«La droga nel Pil, una fotografia più realistica»

ROMA — «Serve ad avere un quadro più aderente e reale del funzionamento di un sistema economico. Tutto qui». Era stato lui, da direttore delle statistiche dell’Ocse, a sollecitare a Onu, Fmi, Banca Mondiale ed Eurostat, nel 2002, l’ammodernamento dei sistemi di contabilità nazionale. E oggi che la rivalutazione del prodotto interno lordo è alle porte, davanti al vespaio di polemiche sollevate, il professor Enrico Giovannini, ex presidente dell’Istat, e ministro del Lavoro del governo Letta, la difende. «Non si fa altro che rendere il prodotto interno lordo un indicatore più aderente al circuito dell’economia», dice. «Anche se — sottolinea — l’indice del Pil si allontana sempre di più dalla misura del benessere».
Come si fa a calcolare il reddito delle attività illegali? A stimare quanto porta al Pil la prostituzione?
«C’è una metodologia ben definita, che parte dai dati reali, (come i sequestri e i reati connessi) e ci sono le linee guida che Eurostat ha dato ad ogni Paese per elaborarli. Naturalmente è una stima statistica, come quella relativa alle attività legali, ma sommerse».

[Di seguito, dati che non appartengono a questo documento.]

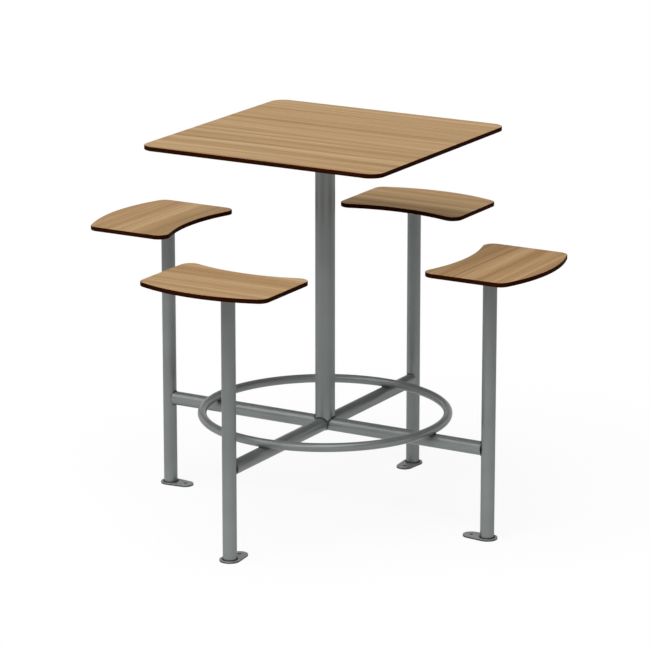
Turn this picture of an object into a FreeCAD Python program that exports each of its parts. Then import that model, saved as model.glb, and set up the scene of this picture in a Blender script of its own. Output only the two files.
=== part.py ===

Ed era una revisione necessaria?
«È un’operazione che nasce da lontano, concordata a livello internazionale, che ha richiesto anni di discussioni e di approfondimenti. L’obiettivo è quello di migliorare la qualità dei dati e delle informazioni che se ne ricavano».
Mi faccia un esempio.
«Gli Stati Uniti hanno già inserito nel Pil le spese di ricerca e sviluppo e quelle militari, che prima non erano conteggiate. Per gli Usa noi oggi possiamo calcolare esattamente l’impatto della spesa per la ricerca sulla crescita economica, e così l’impatto delle spese militari. L’importante è che l’Istat pubblichi i dati relativi a tutte le nuove componenti, così da consentire analisi più dettagliate, ad esempio, sulla produttività».
La rivalutazione del Pil ci renderà un po’ più «ricchi»?
«Probabile, ma stiamo parlando di poca cosa. Eurostat indicava una possibile crescita del Pil, nella media Ue, tra l’1 e il 2%. Ma questo non muterà il giudizio sull’andamento economico perché oltre a quello del 2013 sarà ricalcolato il Pil degli anni precedenti. Sul confronto tra un anno e l’altro non dovrebbe cambiare quasi niente».
L’1-2% per l’Italia potrebbero essere tra 15 e 30 miliardi di Pil in più.
«Vedremo i dati. L’effetto più importante deriverà dall’inclusione delle spese per la ricerca, che prima erano considerate dei costi, e di quelle militari, prima escluse, e sarà molto più importante nei Paesi europei che investono molto in ricerca, come quelli nordici, che non da noi».
Non ci guadagniamo niente.
«Anche questo non è detto. Chi rivaluta di più, domani, verserà un contributo maggiore al bilancio Ue. E teoricamente potrebbero esserci effetti anche sull’allocazione dei fondi strutturali. Se aumenta il divario con le altre economie del Nord, le regioni italiane più svantaggiate potrebbero avere più fondi».
Almeno migliorerà il rapporto con debito e deficit?
«Tutti se lo aspettano, ma non è scontato neanche questo»
Ma il Pil aumenta. ..
«Con questa revisione si stabiliscono nuovi criteri anche per definire l’appartenenza di un ente alla pubblica amministrazione, alcune società, oggi fuori, potrebbero essere riportate nell’alveo dello Stato. E, se vanno male, i loro numeri impatteranno sul deficit e sul debito».
Secondo alcune stime tra il 10 e il 20% della variazione complessiva deriverà dal calcolo delle attività illegali. Per l’Italia, si potrebbe dire tra 2 e 5 miliardi. Ma il fatto di calcolarli nel Pil non è un disincentivo al loro contrasto?
«E perché? Avere una sua stima, come si fa per l’economia sommersa, aiuta solo a capire se l’economia illegale cresce o si riduce. E poi torniamo al discorso di prima: se elimini un’attività illegale come la produzione e il consumo di droga il Pil si riduce, ma altre dimensioni del benessere sicuramente migliorano».
Dunque legalizzare le droghe o la prostituzione, ridurrebbe il Pil?
«Dipenderebbe dall’effetto finale sui prezzi e sui consumi. Se i prezzi scendessero e i consumi aumentassero, a parità di altre condizioni, gli effetti sul Pil sarebbero positivi. Il contrario se i prezzi aumentassero e i consumi diminuissero».